C’est sur cette question de la nature que se penchera le XXIXe colloque de la SATOR.S’arrêter sur la question de la nature dans le roman devrait permettre, conformément à l’angle de l’analyse topique qui fait le propre des travaux conduits depuis plusieurs années par la SATOR, d’envisager quelles situations narratives enclenche la prise en compte de la nature dans l’élaboration romanesque. Il conviendra pour cela d’évaluer ce degré de prise en compte : la nature peut n’être parfois qu’un simple cadre, mais même à un degré aussi limité, n’est-elle pas à l’origine d’une scénographie qui lui serait propre ? À un degré plus élevé, quelle conscience de la nature se fait jour à travers les romans ? Dans la recherche des topoï narratifs que l’on peut construire autour du thème de la nature, on pourra orienter les recherches dans des directions variées : au delà de l’identification de ce qui se passe dans la nature, on cherchera à repérer des textes dans lesquels l’homme agit sur la nature ou lui accorde un rôle prépondérant sans oublier les cas où la nature devient elle-même actrice. L’animation de la nature est une des formes vers lesquelles peut déboucher le concept de natura naturans qu’on oppose ordinairement à celui de natura naturata.
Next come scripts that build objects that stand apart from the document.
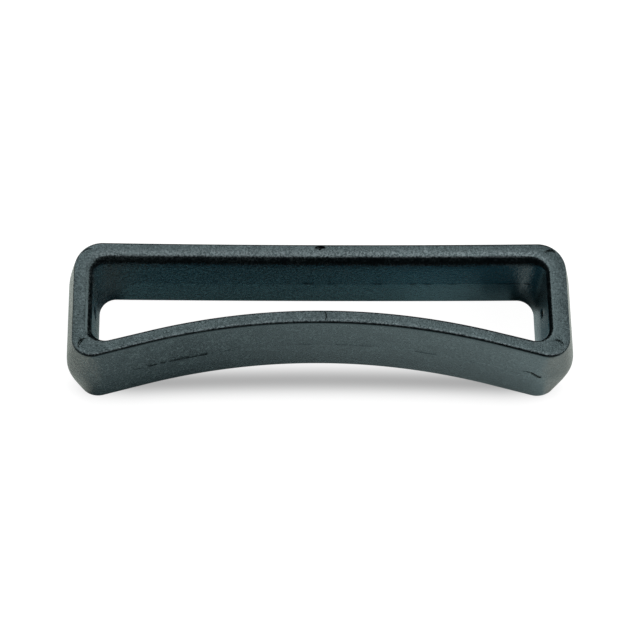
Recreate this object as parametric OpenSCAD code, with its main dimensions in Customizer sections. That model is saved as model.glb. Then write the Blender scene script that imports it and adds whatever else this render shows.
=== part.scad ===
// Belt loop keeper: one moulded loop that holds down the free end of a belt.
// Millimetres. The origin is on the floor, below the middle of the loop's box.
// +X runs along the width, +Y towards the straight long bar, +Z up, along the opening.

/* [Overall size] */
// Width over the short sides, at the parting line
body_w = 58; // [57:0.5:70]
// Height of the loop, measured along the belt
body_h = 16.8; // [8:0.2:24]
// Depth from the near corners to the straight bar, at the parting line
body_d = 14; // [13:0.1:18]

/* [Bars] */
// Thickness of the straight bar at its rims
far_bar_t = 1.6; // [1.2:0.1:2]
// Thickness of the arched bar at its rims
near_bar_t = 1.5; // [1.2:0.1:1.8]
// Thickness of the short sides at their rims
side_t = 2.6; // [2:0.1:2.7]
// Radius of the arched bar's outer wall
arch_r = 83; // [60:0.5:83]
// Rise of the arched bar's straight ends over a run of 24
end_rise = 7; // [4:0.5:7]

/* [Corners] */
// Outer radius of the two corners at the straight bar, at the rims
far_corner_r = 3.2; // [2.5:0.1:4]
// Outer radius of the two corners at the arched bar, at the rims
near_corner_r = 2.3; // [1.8:0.1:2.8]
// Radius of the opening's corners at the straight bar, at the rims
far_inner_r = 1.9; // [1.5:0.1:2.5]
// Radius of the opening's corners at the arched bar, at the rims
near_inner_r = 1.6; // [1.4:0.1:1.7]

/* [Walls and rims] */
// How far the outer walls lean out from a rim to the parting line
outer_lean = 0.5; // [0.2:0.05:0.6]
// How far the inner walls lean in from a rim to the parting line
inner_lean = 0.3; // [0.1:0.05:0.5]
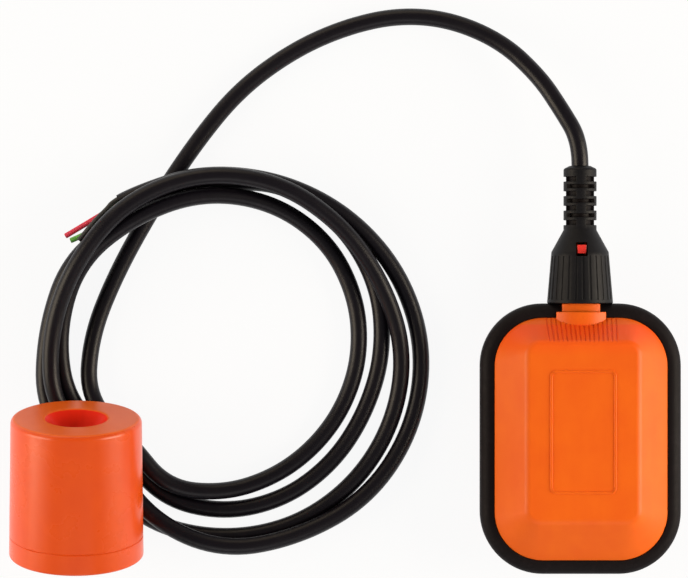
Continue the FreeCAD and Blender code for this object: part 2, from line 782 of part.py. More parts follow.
def cut_slots(body, sketch, width, count, pitch):
    slot = pocket(body, sketch, width, both_ways=True)
    repeated(body, "LinearPattern", slot, origin_axis(body, "Y_Axis"), count,
             Length=f"({count} - 1) * {pitch}")


def side_slots(body):
    """Slots from the front and the back that meet only in a notch beside the skin between them."""
    first = "-(boot_start + bell_length + shoulder_length + side_slot_first)"
    sketch = new_sketch(body, "XZ_Plane", first)
    core, near, skin = value("relief_core"), value("side_slot_web / 2"), value("side_slot_skin / 2")
    far, edge = value("relief_radius + 2"), value("relief_radius - side_slot_notch")
    deep, foot = math.sqrt(core ** 2 - near ** 2), math.sqrt(core ** 2 - skin ** 2)
    middle = (math.atan2(deep, near) + math.atan2(skin, foot)) / 2
    bend = (core * math.cos(middle), core * math.sin(middle))
    path = [
        (near, -far), (far, -far), (far, far), (near, far), (near, deep), (foot, skin), (edge, skin),
        (edge, -skin), (foot, -skin), (near, -deep),
    ]
    slot_openings(sketch, path, {4: bend, 8: (bend[0], -bend[1])}, False)
    cut_slots(body, sketch, "side_slot_width", "side_slot_count", "slot_pitch")


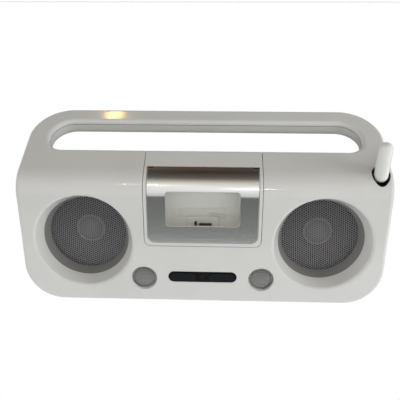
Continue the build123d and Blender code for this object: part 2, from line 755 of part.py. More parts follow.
with BuildPart() as r_button:
    extrude(slot_sketch(front_plane(6.5), BTN_X, PILL_Z, BTN_L, BTN_H), amount=7.3)
    fillet(r_button.faces().sort_by(Axis.Y)[0].edges(), 0.6)
    extrude(slot_sketch(front_plane(7.6), BTN_X, PILL_Z, BTN_L + 2.6, BTN_H + 2.6), amount=1.1)
    extrude(disc_sketch(front_plane(9.0), [(BTN_X, PILL_Z)], 1.8), amount=2.0)
pair(r_button, "left_button", "right_button")

with BuildPart() as button_board:
    extrude(rect_sketch(front_plane(14.6), -39, 39, PILL_Z - 8.5, PILL_Z + 8.5, 1.0), amount=1.6)
    for sx in (-1, 1):
        extrude(rect_sketch(front_plane(13.1), sx * BTN_X - 3, sx * BTN_X + 3, PILL_Z - 3, PILL_Z + 3, 0), amount=1.8)
        extrude(disc_sketch(front_plane(11.4), [(sx * BTN_X, PILL_Z)], 1.4), amount=0.7)
    extrude(rect_sketch(front_plane(13.1), -2.4, 2.4, PILL_Z - 2.4, PILL_Z + 2.4, 0), amount=3.0)
save(button_board, "button_board")

# ---------------------------------------------------------------------------
# rear housing: deep shell with the back half of the handle
# ---------------------------------------------------------------------------
D_PART = SHELL + PART_GAP
TOP_FALL = 20.0
A_PT = slope_pt(SLOT_T0, 24.0)
B_PT = (Y_BACK, A_PT[1] - (Y_BACK - A_PT[0]) * math.tan(math.radians(TOP_FALL)))


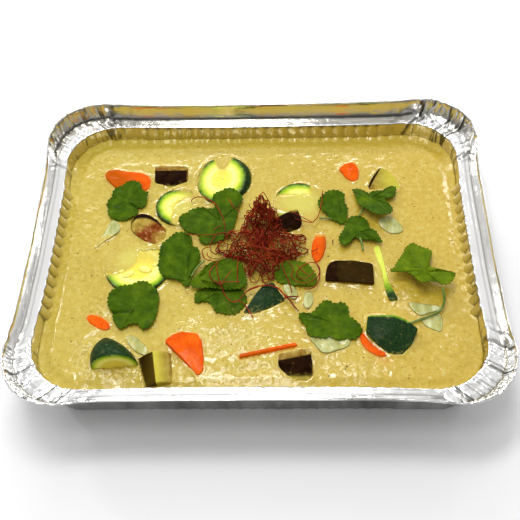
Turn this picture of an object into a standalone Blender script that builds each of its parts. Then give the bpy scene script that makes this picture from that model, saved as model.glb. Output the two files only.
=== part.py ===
"""Thai green curry in an oblong aluminium-foil tray, as closed solids in metres, +Z up.

The origin is the middle of the tray's base, on the surface the tray stands on. +X runs along the
tray and +Y runs towards its back. Each vegetable, leaf and stem is an object of its own, the sauce
is cut round what is sunk in it, and the chilli threads are one solid out to their uneven outline.
"""

import math

import bpy
import bmesh
from mathutils import Matrix, Vector

MM = 0.001

# Foil tray. Offsets are measured outwards from the line of its opening.
OPENING = (209.2 * MM, 159.2 * MM)
OPENING_CORNER = 25.0 * MM
BASE_CORNER = 15.0 * MM
WALL_DRAFT = 4.2 * MM
FLOOR_EDGE_INSET = 6.2 * MM
FLANGE_HEIGHT = 33.0 * MM
FLANGE_WIDTH = 7.4 * MM
LIP_HEIGHT = 39.8 * MM
LIP_FLARE = 0.5 * MM
HEM = 1.0 * MM
HEM_DEPTH = 1.5 * MM
FOIL = 0.6 * MM
FOOT_HEIGHT = 3.0 * MM
SHOULDER_DROP = 1.8 * MM
FLUTE_PITCH = 6.1 * MM
FLUTE_DEPTH = 2.0 * MM
FLUTES_LONG = 21
FLUTES_SHORT = 13
FOOT_FLUTE_SHARE = 0.3
CORNER_STEPS = 5
RIM_CORNER = 26.0 * MM
RIM_BULGE = 2.0 * MM
BULGE_AT_ARC_END = 0.6

# Curry.
SAUCE_LEVEL = 26.2 * MM
GAP = 0.3 * MM
SAUCE_FLOOR = FOIL + GAP
SAUCE_FOOT = FOOT_HEIGHT + 0.4 * MM

# Garnish.
LEAF_THICKNESS = 0.6 * MM
LEAF_POINTS = 36
HEAP_CENTRE = Vector((1.0, 1.0))
HEAP_PEAK = Vector((1.0, 15.0))
HEAP_HEIGHT = 25.0
HEAP_SPIRE = (11.0, 13.0)
HEAP_SHOULDER = 10.2
HEAP_HEM = 1.2
HEAP_REACH = 19.6
HEAP_LOBE = 3.0
HEAP_LEAN = 1.5
HEAP_BASE = 1.6
HEAP_HEADINGS = 20
HEAP_RINGS = (0.3, 0.58, 0.82, 1.0)


def clear_scene():
    for old in list(bpy.data.objects):
        bpy.data.objects.remove(old)


def new_collection(name):
    made = bpy.data.collections.new(name)
    bpy.context.scene.collection.children.link(made)
    return made


def principled(name, colour, roughness, metallic=0.0):
    made = bpy.data.materials.new(name)
    made.use_nodes = True
    shader = made.node_tree.nodes["Principled BSDF"]
    shader.inputs["Base Color"].default_value = (*colour, 1.0)
    shader.inputs["Roughness"].default_value = roughness
    shader.inputs["Metallic"].default_value = metallic
    return made


def add_object(name, mesh_data, material, collection):
    mesh = bpy.data.meshes.new(name)
    mesh_data.to_mesh(mesh)
    mesh_data.free()
    mesh.materials.append(material)
    made = bpy.data.objects.new(name, mesh)
    collection.objects.link(made)
    return made


clear_scene()
curry = new_collection("thai_green_curry")
cutters = new_collection("cutters")
cutters.hide_render = True

FOIL_METAL = principled("foil", (0.85, 0.86, 0.87), 0.22, 1.0)
SAUCE = principled("sauce", (0.68, 0.52, 0.16), 0.3)
CARROT = principled("carrot", (0.86, 0.20, 0.02), 0.35)
COURGETTE = principled("courgette", (0.62, 0.68, 0.22), 0.35)
AUBERGINE = principled("aubergine", (0.05, 0.02, 0.015), 0.3)
ONION = principled("onion", (0.62, 0.66, 0.40), 0.3)
CORIANDER = principled("coriander", (0.06, 0.16, 0.02), 0.45)
CHILLI = principled("chilli", (0.24, 0.02, 0.015), 0.5)


# --- Foil tray: rings of points, joined one to the next -----------------------------------------


def tray_columns(with_flutes):
    """Where the columns of every ring stand, anticlockwise from the front side's left end.

    A column is (outward direction, place along the side, is a flute's crest) on a straight side,
    or (corner's signs, angle) on a corner's arc.
    """
    columns = []
    sides = ((0, -1, FLUTES_LONG), (1, 0, FLUTES_SHORT), (0, 1, FLUTES_LONG), (-1, 0, FLUTES_SHORT))
    corners = ((1, -1), (1, 1), (-1, 1), (-1, -1))
    for quarter, (out_x, out_y, flutes) in enumerate(sides):
        if with_flutes:
            for step in range(2 * flutes + 1):
                along = (step / 2 - flutes / 2) * FLUTE_PITCH
                columns.append(("side", (out_x, out_y), along, step % 2))
        start = -90 + 90 * quarter
        for step in range(CORNER_STEPS):
            angle = math.radians(start + 90 * step / (CORNER_STEPS - 1))
            columns.append(("corner", corners[quarter], angle, 0))
    return columns


def ring_points(columns, offset, corner, height, flute=0.0, bulge=0.0):
    """One ring of the tray: the opening's outline moved out by offset, at a height."""
    half_x = OPENING[0] / 2 + offset
    half_y = OPENING[1] / 2 + offset
    points = []
    for kind, direction, place, crest in columns:
        if kind == "side":
            out_x, out_y = direction
            inset = flute * crest
            x = out_x * (half_x - inset) - out_y * place
            y = out_y * (half_y - inset) + out_x * place
        else:
            sign_x, sign_y = direction
            middle = math.sin(2 * place) ** 2
            swell = bulge * (BULGE_AT_ARC_END + (1 - BULGE_AT_ARC_END) * middle)
            x = sign_x * (half_x - corner) + (corner + swell) * math.cos(place)
            y = sign_y * (half_y - corner) + (corner + swell) * math.sin(place)
        points.append((x, y, height))
    return points


def joined_rings(rings):
    """A closed solid whose skin runs through the rings in turn, with a cap at both ends."""
    solid = bmesh.new()
    loops = [[solid.verts.new(point) for point in ring] for ring in rings]
    for low, high in zip(loops, loops[1:]):
        corners = zip(low, low[1:] + low[:1], high[1:] + high[:1], high)
        for quad in corners:
            solid.faces.new(quad)
    for end in (loops[0], loops[-1]):
        solid.faces.new(end)
    bmesh.ops.recalc_face_normals(solid, faces=solid.faces)
    return solid


def wall(share):
    """Offset and corner radius of the wall, from 0 at the base to 1 at the flange."""
    offset = -WALL_DRAFT * (1 - share)
    corner = BASE_CORNER + (OPENING_CORNER - BASE_CORNER) * share
    return offset, corner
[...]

À travers les différentes périodes envisagées, on cherchera à cerner les récurrences, les variations et l’évolution d’une topique environnementale tant dans la littérature française que, dans une perspectivecomparatiste.
Sans exclusive, les communications pourront privilégier les entrées suivantes :
1. les lieux topiques de la nature, qu’il s’agisse de lieux de la nature proprement dite ou de lieux aménagés : forêt, montagne, campagne, jardin, parc, mais aussi des espaces plus urbains et organisés dans la mesure où, avec ou sans figement, ils indiquent des usages de la nature et une certaine façon d’habiter le monde.
2. les personnages qui portent une conscience spécifique de la nature : amoureux en quête de secret et de solitude, exilés regrettant une forme de rapport au monde et s’efforçant d’en reconstruire un autre plus ou moins ressemblant, ermites fuyant le tumulte des cours et des villes, voyageurs découvrant des espaces différents de leurs lieux d’origine. On s’arrêtera particulièrement sur les personnages déplacés, au sens d’abord spatial du terme, en s’intéressant au décentrement que peut induire leur regard ou leur comportement à l’égard de la conception du rapport homme/nature.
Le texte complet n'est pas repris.